Data section.
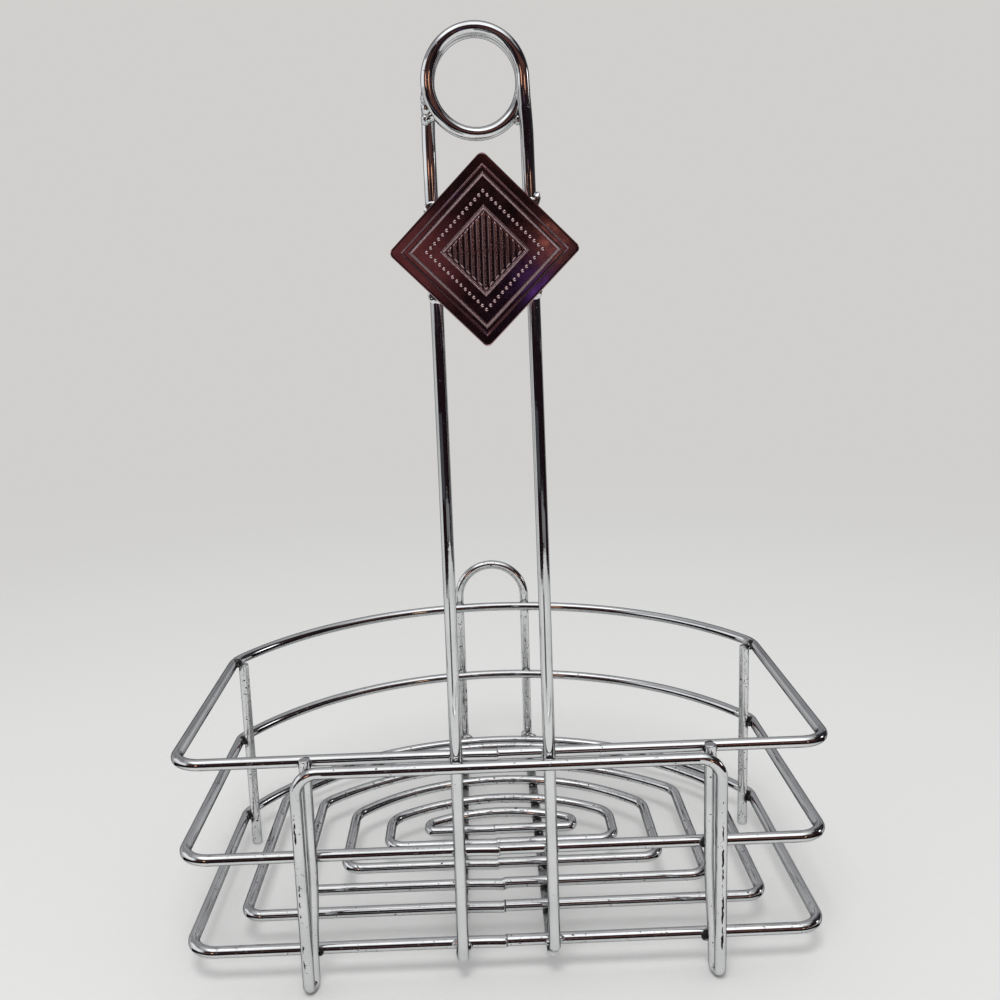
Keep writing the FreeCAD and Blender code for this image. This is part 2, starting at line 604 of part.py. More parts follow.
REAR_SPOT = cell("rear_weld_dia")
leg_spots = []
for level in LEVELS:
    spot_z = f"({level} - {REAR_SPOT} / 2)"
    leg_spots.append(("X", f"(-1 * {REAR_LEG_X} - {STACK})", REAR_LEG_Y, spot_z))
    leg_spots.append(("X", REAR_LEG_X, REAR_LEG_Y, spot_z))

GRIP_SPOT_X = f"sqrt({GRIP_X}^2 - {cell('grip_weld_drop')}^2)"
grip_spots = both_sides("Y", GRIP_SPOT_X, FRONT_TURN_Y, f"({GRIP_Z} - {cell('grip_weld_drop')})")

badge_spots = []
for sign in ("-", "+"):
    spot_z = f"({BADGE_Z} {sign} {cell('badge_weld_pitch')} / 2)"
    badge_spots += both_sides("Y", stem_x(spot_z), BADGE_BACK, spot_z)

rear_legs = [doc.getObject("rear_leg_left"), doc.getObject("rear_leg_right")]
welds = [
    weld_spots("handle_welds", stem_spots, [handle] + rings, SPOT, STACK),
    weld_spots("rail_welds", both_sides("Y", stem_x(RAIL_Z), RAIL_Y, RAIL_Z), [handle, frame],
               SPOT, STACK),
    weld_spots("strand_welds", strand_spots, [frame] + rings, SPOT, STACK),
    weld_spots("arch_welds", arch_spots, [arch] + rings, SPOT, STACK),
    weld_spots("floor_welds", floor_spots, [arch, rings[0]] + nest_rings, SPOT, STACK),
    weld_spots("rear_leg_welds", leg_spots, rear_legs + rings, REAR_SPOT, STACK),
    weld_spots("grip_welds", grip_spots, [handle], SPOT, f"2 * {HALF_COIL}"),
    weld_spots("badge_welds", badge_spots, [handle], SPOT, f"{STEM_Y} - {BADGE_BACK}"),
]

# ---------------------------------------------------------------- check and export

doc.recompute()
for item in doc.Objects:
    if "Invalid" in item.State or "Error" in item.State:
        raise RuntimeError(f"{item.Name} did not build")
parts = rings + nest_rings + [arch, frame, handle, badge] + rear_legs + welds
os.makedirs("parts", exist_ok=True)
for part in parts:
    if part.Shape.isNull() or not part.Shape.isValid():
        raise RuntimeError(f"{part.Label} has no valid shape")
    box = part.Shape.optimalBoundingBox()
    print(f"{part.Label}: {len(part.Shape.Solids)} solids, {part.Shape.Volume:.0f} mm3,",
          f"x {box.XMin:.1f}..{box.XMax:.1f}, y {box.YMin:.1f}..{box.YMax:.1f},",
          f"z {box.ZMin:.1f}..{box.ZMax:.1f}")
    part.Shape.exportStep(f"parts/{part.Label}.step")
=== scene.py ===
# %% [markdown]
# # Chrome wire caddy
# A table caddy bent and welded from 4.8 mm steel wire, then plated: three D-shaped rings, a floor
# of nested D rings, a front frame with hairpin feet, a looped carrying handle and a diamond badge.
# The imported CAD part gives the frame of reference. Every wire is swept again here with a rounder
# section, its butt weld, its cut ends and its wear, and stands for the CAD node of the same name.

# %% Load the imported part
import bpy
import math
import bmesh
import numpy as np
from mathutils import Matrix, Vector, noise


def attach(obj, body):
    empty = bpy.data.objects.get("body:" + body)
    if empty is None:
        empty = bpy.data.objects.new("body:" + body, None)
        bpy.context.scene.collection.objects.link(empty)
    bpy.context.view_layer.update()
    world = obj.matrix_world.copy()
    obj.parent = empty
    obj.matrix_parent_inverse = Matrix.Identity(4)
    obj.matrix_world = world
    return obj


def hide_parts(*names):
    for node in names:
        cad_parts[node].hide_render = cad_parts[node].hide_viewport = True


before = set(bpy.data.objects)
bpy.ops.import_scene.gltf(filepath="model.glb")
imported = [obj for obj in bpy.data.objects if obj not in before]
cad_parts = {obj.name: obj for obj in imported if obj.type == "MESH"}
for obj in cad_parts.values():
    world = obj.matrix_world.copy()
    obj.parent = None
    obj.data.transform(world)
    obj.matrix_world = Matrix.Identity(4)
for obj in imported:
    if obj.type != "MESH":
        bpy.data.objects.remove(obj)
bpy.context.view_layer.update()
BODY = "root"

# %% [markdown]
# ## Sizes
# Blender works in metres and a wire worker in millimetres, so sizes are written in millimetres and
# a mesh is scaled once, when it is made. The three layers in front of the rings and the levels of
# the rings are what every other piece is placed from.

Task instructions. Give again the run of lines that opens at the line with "doc.recompute()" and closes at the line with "# section, its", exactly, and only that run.

Complete answer.
doc.recompute()
for item in doc.Objects:
    if "Invalid" in item.State or "Error" in item.State:
        raise RuntimeError(f"{item.Name} did not build")
parts = rings + nest_rings + [arch, frame, handle, badge] + rear_legs + welds
os.makedirs("parts", exist_ok=True)
for part in parts:
    if part.Shape.isNull() or not part.Shape.isValid():
        raise RuntimeError(f"{part.Label} has no valid shape")
    box = part.Shape.optimalBoundingBox()
    print(f"{part.Label}: {len(part.Shape.Solids)} solids, {part.Shape.Volume:.0f} mm3,",
          f"x {box.XMin:.1f}..{box.XMax:.1f}, y {box.YMin:.1f}..{box.YMax:.1f},",
          f"z {box.ZMin:.1f}..{box.ZMax:.1f}")
    part.Shape.exportStep(f"parts/{part.Label}.step")
=== scene.py ===
# %% [markdown]
# # Chrome wire caddy
# A table caddy bent and welded from 4.8 mm steel wire, then plated: three D-shaped rings, a floor
# of nested D rings, a front frame with hairpin feet, a looped carrying handle and a diamond badge.
# The imported CAD part gives the frame of reference. Every wire is swept again here with a rounder
# section, its butt weld, its cut ends and its wear, and stands for the CAD node of the same name.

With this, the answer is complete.